— DIRECTIVE —
From the listing below, pull each line that includes "scene".

— PROVIDED MATERIAL —

• • • • •

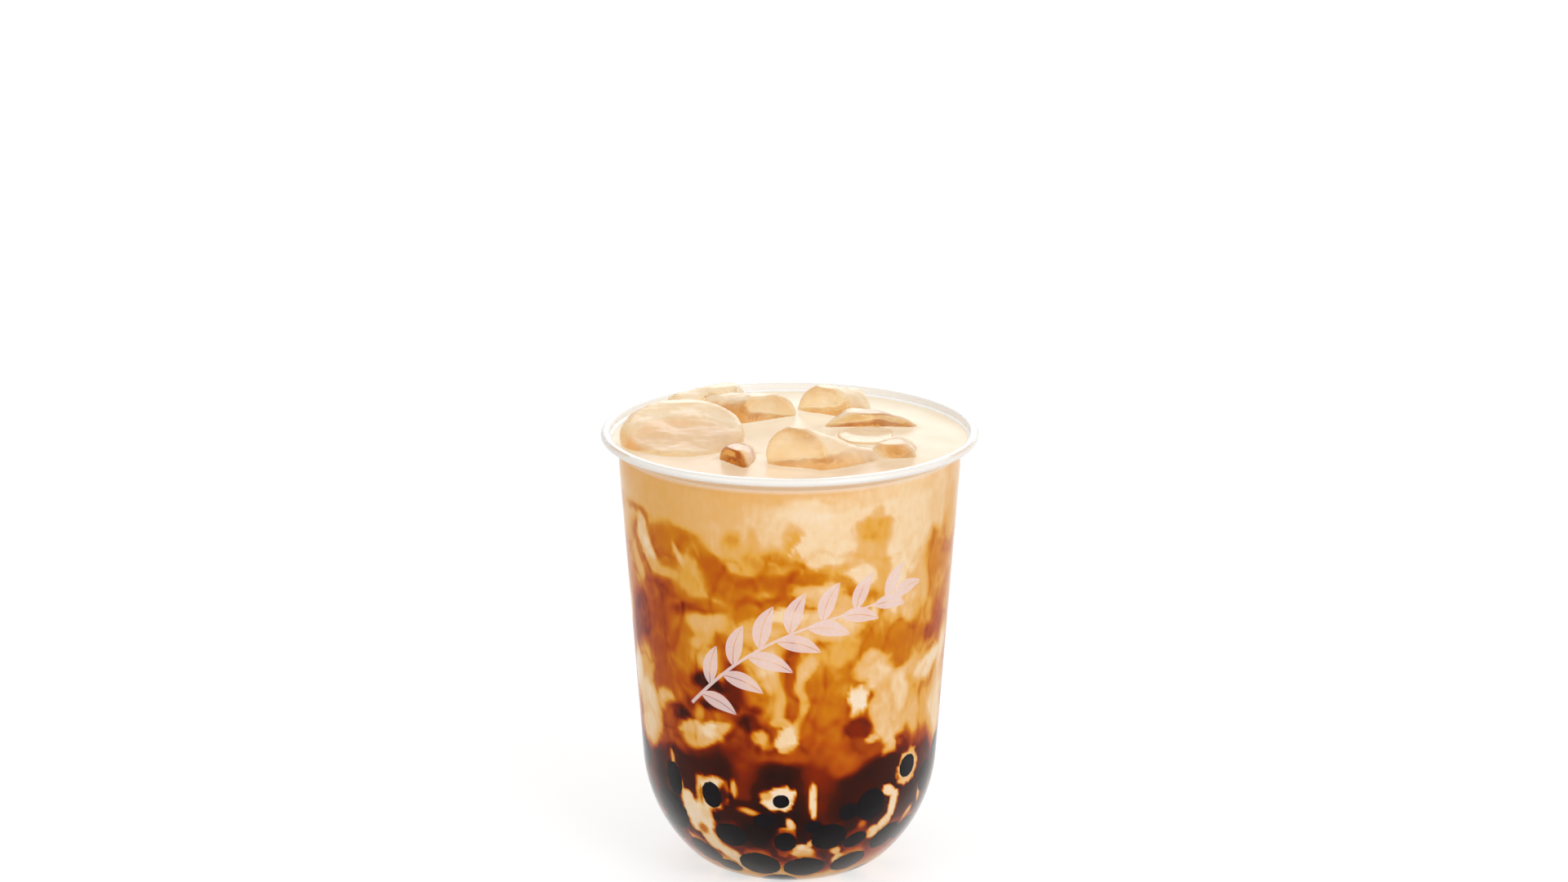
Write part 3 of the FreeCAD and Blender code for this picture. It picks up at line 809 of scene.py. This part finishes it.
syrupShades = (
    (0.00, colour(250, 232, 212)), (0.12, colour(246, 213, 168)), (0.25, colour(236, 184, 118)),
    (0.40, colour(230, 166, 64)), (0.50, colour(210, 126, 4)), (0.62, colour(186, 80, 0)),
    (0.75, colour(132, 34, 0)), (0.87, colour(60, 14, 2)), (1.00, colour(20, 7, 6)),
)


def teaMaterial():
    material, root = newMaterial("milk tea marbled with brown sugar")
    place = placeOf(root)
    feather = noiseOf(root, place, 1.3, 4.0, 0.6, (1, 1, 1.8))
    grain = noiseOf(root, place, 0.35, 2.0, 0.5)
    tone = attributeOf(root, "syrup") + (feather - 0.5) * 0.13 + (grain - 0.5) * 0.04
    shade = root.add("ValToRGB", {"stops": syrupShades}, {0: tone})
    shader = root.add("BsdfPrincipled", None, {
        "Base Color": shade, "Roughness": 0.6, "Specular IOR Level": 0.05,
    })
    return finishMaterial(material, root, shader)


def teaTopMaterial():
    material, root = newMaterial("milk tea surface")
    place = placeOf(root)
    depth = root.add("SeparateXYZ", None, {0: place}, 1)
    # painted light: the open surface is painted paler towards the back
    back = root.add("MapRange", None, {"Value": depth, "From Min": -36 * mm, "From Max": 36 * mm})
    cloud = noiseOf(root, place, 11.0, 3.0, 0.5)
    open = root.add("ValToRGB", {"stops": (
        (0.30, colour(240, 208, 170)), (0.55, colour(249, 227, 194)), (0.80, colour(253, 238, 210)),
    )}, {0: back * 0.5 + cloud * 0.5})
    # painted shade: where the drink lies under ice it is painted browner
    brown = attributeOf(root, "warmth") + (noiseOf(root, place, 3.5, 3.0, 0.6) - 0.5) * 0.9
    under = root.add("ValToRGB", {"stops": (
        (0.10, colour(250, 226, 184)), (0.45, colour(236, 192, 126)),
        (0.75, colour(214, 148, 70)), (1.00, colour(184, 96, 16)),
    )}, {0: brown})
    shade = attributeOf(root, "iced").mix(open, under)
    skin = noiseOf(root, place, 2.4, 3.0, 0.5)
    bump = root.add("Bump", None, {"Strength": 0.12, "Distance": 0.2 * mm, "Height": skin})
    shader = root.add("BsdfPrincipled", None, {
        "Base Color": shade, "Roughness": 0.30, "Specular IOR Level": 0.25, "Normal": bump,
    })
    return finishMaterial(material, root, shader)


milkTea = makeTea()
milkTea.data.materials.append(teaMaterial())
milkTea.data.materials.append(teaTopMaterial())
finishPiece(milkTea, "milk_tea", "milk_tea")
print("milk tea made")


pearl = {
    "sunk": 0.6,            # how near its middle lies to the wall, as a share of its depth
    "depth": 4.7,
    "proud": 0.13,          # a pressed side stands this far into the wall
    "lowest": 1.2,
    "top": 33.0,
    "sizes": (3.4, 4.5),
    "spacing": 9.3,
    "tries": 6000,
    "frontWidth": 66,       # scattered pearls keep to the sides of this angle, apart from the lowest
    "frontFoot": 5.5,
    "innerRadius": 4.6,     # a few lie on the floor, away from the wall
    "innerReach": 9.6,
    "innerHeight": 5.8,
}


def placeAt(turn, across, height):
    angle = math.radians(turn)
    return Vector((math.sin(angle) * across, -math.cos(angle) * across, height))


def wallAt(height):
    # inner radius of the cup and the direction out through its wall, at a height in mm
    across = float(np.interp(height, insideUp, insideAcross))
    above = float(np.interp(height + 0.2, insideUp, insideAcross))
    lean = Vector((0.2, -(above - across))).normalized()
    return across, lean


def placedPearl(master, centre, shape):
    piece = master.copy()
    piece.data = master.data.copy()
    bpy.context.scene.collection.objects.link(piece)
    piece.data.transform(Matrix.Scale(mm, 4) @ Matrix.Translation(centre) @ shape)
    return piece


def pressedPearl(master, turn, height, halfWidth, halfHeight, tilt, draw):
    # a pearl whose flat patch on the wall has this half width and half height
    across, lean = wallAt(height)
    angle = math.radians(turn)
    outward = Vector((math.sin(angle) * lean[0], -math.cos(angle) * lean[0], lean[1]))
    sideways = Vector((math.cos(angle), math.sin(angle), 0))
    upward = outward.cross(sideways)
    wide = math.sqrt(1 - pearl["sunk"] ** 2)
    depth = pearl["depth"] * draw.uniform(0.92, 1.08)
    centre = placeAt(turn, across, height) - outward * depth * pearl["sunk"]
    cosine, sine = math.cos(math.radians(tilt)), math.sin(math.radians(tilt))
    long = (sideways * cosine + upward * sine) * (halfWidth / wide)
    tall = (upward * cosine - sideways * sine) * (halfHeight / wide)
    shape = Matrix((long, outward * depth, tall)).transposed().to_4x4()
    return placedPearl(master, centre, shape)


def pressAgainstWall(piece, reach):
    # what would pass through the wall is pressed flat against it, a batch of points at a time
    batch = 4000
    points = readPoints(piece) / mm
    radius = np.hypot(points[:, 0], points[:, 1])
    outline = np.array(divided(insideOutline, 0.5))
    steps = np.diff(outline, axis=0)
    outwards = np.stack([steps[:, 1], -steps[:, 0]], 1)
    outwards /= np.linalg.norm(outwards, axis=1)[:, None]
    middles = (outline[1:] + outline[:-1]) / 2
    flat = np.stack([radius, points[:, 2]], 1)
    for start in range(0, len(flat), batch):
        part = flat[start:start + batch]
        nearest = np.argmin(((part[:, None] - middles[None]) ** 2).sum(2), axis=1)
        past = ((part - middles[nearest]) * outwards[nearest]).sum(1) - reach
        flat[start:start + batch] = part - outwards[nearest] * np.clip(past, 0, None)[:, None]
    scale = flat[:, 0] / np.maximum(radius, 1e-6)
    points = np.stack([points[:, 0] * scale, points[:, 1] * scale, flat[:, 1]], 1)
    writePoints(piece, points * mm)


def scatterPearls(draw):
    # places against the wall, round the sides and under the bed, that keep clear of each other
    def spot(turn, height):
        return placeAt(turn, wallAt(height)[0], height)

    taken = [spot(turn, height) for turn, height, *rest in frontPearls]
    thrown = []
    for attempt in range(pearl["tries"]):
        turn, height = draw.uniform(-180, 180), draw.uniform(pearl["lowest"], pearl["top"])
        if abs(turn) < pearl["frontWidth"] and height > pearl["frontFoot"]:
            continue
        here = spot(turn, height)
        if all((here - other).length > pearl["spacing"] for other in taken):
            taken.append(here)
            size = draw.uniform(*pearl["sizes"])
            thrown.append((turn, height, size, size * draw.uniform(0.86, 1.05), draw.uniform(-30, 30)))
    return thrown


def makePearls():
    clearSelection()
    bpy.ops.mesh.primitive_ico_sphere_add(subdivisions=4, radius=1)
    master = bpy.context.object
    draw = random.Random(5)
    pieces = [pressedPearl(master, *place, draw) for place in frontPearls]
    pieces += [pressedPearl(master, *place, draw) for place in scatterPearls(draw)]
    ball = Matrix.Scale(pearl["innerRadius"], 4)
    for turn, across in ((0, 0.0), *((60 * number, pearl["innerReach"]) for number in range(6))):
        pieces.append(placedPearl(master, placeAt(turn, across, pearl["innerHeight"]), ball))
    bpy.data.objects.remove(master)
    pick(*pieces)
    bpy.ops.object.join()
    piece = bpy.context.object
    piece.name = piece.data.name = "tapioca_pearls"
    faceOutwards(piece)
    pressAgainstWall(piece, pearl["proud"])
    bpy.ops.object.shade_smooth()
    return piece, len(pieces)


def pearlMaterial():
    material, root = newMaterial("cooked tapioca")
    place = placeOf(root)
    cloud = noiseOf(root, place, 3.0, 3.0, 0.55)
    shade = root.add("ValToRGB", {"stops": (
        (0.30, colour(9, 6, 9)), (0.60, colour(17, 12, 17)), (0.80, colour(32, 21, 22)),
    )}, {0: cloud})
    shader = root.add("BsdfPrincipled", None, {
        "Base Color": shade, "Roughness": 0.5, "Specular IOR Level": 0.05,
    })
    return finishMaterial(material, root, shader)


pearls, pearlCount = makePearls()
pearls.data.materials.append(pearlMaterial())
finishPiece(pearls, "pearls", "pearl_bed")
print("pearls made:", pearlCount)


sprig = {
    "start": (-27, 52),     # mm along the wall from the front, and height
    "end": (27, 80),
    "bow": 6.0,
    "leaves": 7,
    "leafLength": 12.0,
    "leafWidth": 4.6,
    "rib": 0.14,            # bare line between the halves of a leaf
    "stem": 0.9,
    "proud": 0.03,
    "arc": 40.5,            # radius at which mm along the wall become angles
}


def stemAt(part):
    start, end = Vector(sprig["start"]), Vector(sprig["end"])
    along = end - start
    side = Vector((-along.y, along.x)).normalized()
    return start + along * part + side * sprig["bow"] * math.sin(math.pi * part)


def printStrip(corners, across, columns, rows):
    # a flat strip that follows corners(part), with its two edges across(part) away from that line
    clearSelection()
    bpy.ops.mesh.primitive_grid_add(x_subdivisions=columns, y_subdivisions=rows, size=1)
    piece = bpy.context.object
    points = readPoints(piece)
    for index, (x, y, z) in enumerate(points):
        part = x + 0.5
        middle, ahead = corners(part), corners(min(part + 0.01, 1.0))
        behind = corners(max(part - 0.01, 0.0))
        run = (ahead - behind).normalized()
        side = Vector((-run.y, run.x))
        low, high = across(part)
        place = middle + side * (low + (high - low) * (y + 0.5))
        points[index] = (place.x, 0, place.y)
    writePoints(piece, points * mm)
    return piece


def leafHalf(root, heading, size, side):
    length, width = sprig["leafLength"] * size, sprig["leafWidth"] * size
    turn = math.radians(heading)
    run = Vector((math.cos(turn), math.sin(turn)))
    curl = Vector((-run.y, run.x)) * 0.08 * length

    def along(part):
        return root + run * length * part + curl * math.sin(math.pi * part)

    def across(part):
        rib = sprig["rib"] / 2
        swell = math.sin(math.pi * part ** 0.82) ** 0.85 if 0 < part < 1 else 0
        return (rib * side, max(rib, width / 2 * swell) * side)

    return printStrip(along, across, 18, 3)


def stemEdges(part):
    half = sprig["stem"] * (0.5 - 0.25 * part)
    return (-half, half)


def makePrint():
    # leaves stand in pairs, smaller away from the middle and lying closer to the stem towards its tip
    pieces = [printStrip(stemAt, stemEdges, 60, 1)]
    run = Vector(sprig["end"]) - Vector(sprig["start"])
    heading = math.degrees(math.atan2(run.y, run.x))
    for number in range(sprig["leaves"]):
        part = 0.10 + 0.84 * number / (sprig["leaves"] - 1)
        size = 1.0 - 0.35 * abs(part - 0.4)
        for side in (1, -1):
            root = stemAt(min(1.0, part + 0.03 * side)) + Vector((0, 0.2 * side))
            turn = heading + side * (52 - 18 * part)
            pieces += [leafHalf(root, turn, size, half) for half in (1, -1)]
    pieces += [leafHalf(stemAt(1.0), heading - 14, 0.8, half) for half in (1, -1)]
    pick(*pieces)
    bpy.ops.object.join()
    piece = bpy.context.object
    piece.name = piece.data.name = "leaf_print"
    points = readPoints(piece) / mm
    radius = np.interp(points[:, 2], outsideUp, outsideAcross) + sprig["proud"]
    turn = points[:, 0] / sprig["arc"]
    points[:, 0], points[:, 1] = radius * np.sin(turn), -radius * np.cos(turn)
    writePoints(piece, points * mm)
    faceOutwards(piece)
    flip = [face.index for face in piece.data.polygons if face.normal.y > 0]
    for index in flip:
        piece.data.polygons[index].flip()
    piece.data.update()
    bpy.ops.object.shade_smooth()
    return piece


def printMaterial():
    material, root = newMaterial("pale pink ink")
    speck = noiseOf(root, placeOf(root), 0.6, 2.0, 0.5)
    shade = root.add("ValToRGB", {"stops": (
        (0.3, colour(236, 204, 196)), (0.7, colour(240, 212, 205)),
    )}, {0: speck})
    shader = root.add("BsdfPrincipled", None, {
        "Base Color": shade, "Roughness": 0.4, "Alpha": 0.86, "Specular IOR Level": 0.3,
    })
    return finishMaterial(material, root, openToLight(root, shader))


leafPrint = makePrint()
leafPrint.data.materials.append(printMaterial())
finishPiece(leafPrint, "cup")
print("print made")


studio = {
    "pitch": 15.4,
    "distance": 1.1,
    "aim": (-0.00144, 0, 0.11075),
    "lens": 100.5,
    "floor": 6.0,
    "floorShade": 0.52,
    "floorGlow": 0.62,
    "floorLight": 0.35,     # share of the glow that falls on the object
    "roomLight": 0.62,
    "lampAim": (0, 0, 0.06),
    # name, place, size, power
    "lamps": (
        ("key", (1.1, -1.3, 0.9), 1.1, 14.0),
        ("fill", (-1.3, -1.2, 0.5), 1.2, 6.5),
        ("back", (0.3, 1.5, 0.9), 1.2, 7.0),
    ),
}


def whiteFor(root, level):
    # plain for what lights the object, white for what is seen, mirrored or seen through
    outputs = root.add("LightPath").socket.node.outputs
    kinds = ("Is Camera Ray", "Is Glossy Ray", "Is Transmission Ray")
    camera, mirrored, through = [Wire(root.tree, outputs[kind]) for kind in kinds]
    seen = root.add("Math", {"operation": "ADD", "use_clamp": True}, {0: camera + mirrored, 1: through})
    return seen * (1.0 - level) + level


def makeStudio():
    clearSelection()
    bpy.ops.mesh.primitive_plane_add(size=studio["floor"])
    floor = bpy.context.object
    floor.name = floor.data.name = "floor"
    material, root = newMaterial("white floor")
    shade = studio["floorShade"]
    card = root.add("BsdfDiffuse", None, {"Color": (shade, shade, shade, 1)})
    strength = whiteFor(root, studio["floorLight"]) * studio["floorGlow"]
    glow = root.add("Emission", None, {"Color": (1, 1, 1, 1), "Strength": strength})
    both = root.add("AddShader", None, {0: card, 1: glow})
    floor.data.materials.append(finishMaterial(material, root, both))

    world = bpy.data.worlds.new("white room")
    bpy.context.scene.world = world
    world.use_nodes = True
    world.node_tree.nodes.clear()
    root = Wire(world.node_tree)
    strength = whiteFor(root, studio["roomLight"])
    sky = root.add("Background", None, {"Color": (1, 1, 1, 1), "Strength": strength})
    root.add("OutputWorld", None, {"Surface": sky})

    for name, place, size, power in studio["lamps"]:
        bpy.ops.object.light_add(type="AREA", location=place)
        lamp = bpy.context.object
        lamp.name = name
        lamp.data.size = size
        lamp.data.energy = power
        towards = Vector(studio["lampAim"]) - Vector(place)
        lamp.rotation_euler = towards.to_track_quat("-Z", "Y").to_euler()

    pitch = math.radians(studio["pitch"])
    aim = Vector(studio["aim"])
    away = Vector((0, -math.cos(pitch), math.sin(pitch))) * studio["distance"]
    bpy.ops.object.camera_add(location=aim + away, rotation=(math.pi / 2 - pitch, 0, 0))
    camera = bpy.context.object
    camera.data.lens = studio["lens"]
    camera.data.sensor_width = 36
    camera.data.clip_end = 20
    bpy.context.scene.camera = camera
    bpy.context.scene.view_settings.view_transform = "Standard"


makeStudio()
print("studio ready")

• • • • •

— EXPECTED OUTPUT —
Write part 3 of the FreeCAD and Blender code for this picture. It picks up at line 809 of scene.py. This part finishes it.
    bpy.context.scene.collection.objects.link(piece)
    bpy.context.scene.world = world
    bpy.context.scene.camera = camera
    bpy.context.scene.view_settings.view_transform = "Standard"